In the early years of the Ming Dynasty, especially in the period of the treasure fleets’ adventure overseas, grand ceremonies and banquets during the festival seasons, in particular the Chinese new year, were held regularly, with honourable guests including officials in Beijing, senior citizens in the capital, Buddhist and Taoist representatives as well as kings and envoys from overseas.

On such occasions, elephants draped in silk brocades were presented before the Meridian Gate (午门).

 Meridian Gate (午门) in the 15th century – Painting by a Ming Dynasty artist

And the tables were placed everywhere, in the Hall of Supreme Harmony (originally named Fengtiandian 奉天殿 – The Hall of Serving the Heavenly Order) where the emperor and his most honoured guests (top-ranking officials, foreign kings and senior citizens aged over 100) resided, in the halls and the verandas at both sides where princes, senior officials and foreign envoys sat, on the huge square between the halls where middle-ranking officials found their places, and right through the Meridian Gate to the square before it, where the low ranking officials and royal guards enjoyed the feast with no seating.

Throughout the entire process, a music band entertained the dinners with gentle and harmonious tunes from the sideways in the Supreme Harmony Hall, and the melody circulated in the air of the Forbidden City into the ears of the royal consorts living in the rear quarters. These women were never invited to the banquets. But the empress, instead of squeezing herself into a seat next to her husband, would host a banquet in her chamber for the wives of high officials, foreign dignitaries, imperial consorts and other family members.

The banquet was normally a whole day event until the night fell. Once finished, it was time for fireworks.

Tiananmen Square During Manchu Rule

Tiananmen Square before 1950, looking from the Forbidden City to south

When the square was structured in the early Ming Dynasty, it included a section of Chang’an Avenue before the Golden Stream Bridges.

The space between the avenue and the Great Ming Gate in the south was a broad walkway (no horse or sedan allowed expected emperor’s passage and, on his wedding day, empress’s passage). On both sides of the walkway there were two rows of verandas with guards standing before a post every few metres; behind the verandas were bungalows which were the government offices. And it was the people working in the bungalows managing the daily lives of the country. The emperor was only the final decision maker on important issues such as war, famine and appointment of ministerial positions. And his decisions were usually accepted but could also be rejected by the cabinet.

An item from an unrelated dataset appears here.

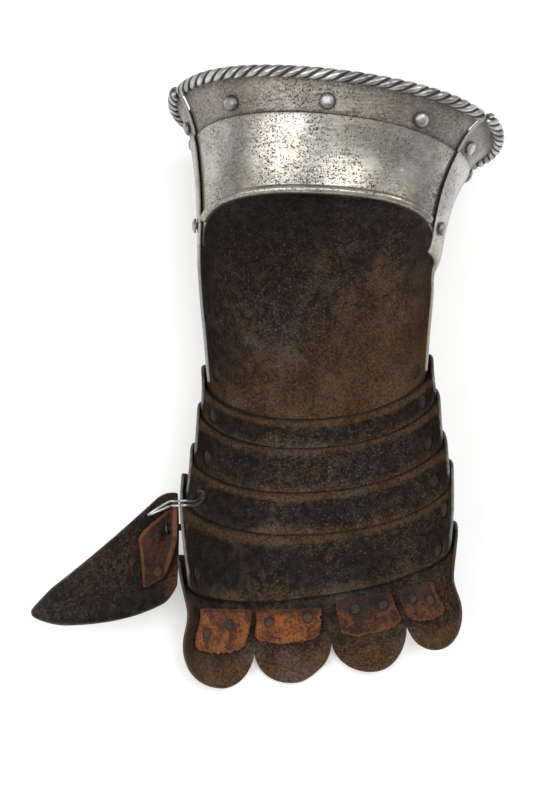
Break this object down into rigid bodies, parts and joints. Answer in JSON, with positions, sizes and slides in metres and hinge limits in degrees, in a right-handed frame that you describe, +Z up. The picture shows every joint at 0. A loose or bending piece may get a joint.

Of course, things became quite different after Manchus from Syberia conquered China in the middle of the 17th century. These people followed their own tribe tradition with a chieftain exercising military-style authoritarian rule, thus the bungalows lay waste and were eventually demolished.

Tiananmen Square After 1949

Tiananmen Square in 1957, Photo by French photographer Marc Riboud

Tiananmen Square Today

On the central axis of Beijing, from south to north:

1) Great Front Gate (Ming Dynasty architecture)

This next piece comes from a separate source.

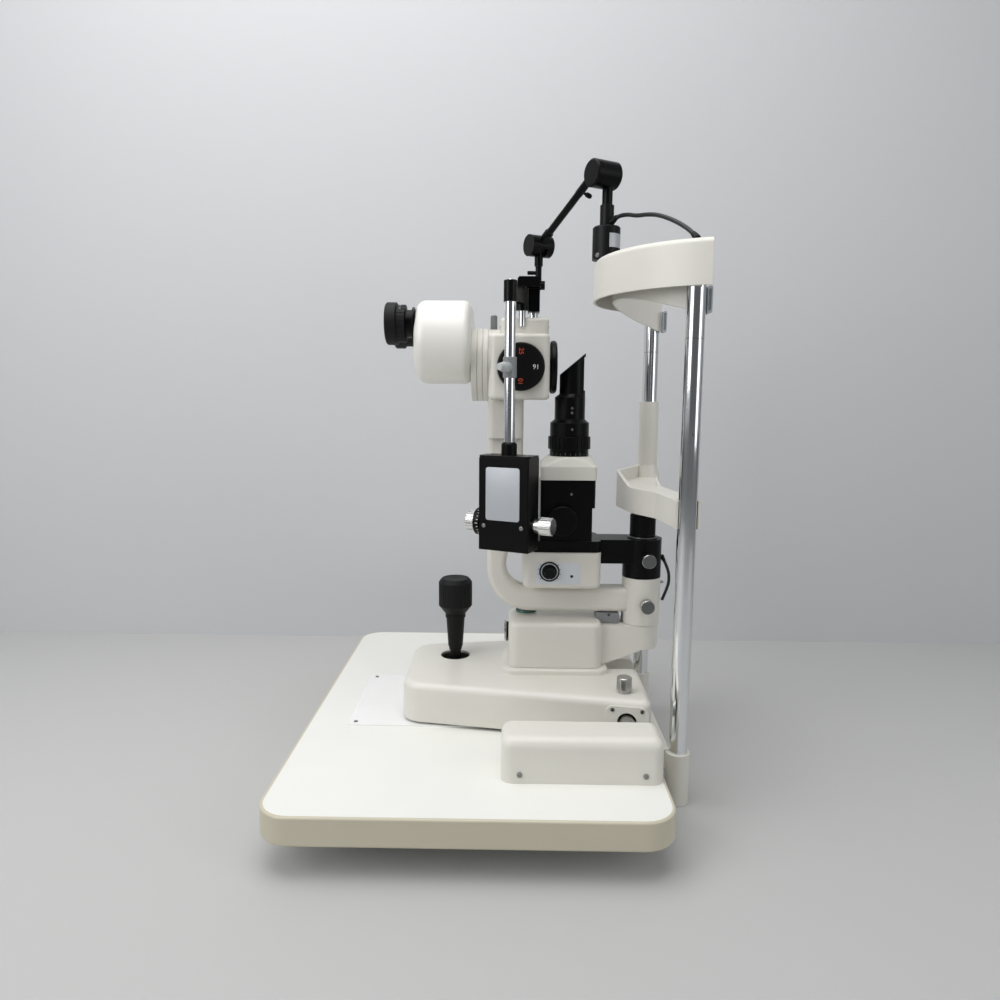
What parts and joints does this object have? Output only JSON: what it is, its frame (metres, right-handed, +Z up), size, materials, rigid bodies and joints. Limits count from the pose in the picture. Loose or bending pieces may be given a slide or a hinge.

2) Chairman Mao’s memorial hall (the late 1970s)

3) Tiananmen Square (initially it was a broad pathway with single-story office buildings at both sites. There were verandas between the path and the buildings and guards standing along the path)

4) Tiananmen Gate (Ming Dynasty architecture with a major renovation in the 1950s), from where the royal decrees were released

5) The Forbidden City (Ming Dynasty architecture)

6) The Viewing Park (Ming Dynasty structure, serving as the backdrop of the palace based on the feng shui principles)

The vicinity in the west with ponds was part of the royal garden, and is now home to the central government offices and top-level officials’ residences.

COMMENTS FROM GOOGLE PLUS

2018

Nicole Wildman
I wonder how much it has changed since then! 🙂 I can’t wait to see it for myself.

All Things Chinese
It has changed a lot. Chairman Man’s memorial hall has been built there, the square also has been landscaped.

Don Felipe
No sign of the Tanks 😛

All Things Chinese
By then Deng Xiaoping was not yet the supreme ruler (without a legitimate public office) in China.

Don Felipe
Was this before Gran Mao?

All Things Chinese
This happened in 1989, more than a decade after Chairman Mao’s death.

Mani Elliott
The massacre occurred under Deng?

All Things Chinese
The tanks were ordered to enter Tiananmen Square by Deng Xiaoping. But from the information I’ve gathered, I don’t think it could be classified as a massacre, as some “student leaders” claim.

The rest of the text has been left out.